Perhaps the first form of latter-day camp was the revival of interest and pleasure in disco music around 1990, which was derided as trash just over a decade earlier. A different example was the staging of plays based on the old Brady Bunch TV series from the early 1970s. The actual Brady shooting scripts were used, without a single word or line altered in the performance. However, the result was intentionally hilarious due to the way the actors performed their parts.
The attraction of the young to fifties and sixties-era crooners such as Tony Bennett, Tom Jones and Pat Boone has a campy quality to it, for certain. There was, in the recent 1970s’-era nostalgia, a campiness that was missing in the sixties nostalgia of a decade ago. This was in spite (or because) of the fact that there was little ironic intent in post-‘60s, pre-‘90s popular entertainment. The initial form of camp, in the early ‘60s, similarly picked up on the unintentionally subversive or humour-value of noir or drive-in horror movies.

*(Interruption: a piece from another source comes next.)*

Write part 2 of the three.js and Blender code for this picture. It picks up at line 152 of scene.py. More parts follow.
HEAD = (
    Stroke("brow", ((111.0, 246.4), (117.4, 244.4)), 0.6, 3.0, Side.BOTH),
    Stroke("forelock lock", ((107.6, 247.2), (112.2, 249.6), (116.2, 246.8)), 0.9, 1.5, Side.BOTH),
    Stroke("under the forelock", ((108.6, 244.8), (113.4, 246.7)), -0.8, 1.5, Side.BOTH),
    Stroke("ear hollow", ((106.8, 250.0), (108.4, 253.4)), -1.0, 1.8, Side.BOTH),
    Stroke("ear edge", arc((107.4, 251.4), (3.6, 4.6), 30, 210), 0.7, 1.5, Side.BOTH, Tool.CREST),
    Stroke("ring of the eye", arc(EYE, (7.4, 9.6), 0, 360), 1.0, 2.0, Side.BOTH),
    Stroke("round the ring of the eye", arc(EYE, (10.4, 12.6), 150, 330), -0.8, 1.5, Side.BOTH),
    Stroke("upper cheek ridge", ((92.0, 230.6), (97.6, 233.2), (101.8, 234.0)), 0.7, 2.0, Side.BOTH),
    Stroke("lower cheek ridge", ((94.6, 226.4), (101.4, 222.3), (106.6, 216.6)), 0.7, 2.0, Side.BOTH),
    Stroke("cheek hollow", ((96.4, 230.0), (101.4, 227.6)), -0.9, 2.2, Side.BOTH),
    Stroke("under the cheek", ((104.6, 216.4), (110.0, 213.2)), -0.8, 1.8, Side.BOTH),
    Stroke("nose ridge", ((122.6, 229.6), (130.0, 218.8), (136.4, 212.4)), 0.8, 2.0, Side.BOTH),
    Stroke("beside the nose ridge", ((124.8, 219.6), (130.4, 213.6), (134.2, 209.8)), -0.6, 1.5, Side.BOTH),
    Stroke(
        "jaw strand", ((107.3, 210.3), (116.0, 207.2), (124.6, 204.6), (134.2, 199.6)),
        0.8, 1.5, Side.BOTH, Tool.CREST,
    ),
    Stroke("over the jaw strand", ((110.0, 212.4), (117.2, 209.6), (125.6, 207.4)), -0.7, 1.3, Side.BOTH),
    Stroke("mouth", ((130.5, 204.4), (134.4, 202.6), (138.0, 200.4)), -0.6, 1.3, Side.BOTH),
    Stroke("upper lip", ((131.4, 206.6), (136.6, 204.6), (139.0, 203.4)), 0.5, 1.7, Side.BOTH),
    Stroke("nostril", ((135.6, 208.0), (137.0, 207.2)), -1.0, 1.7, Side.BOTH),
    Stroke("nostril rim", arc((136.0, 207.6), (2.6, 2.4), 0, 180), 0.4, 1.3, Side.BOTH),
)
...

Ultimate losers. rollingstone.com |
However, just as camp later became its own sub-genre, ironic or “self-referential” fare had developed into a definitive form by the mid- to late-1990s. A stylistic indicator of self-reference was, for example, the insertion of faux editor’s “cuts” in television programmes or commercial advertising.

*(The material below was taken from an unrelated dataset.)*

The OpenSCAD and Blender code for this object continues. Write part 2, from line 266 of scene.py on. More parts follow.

Like the drop-outs, too, the slackers took to marijuana-smoking not only because it helped pass the time, but also due to the fact that its mind-altering effects assisted the alienated in detecting the absurdity of their culture.
Pot use declined during the 1980s, on the other hand, not because of the war on drugs, but because of the very fact that it undermined the earnestness with which the up-and-coming pursued material aims during that period. Cocaine-use was correspondingly much more common among the hip and happening during the ‘80s because it (at least in the initial stages of use) allowed them to feel euphoric about themselves and everything else.
Finally, the slacker culture of the early 1990s parallelled the drop-out culture of the early 1960s because both resulted, later during each respective decade, in movements of active dissent against conventional mores and politics.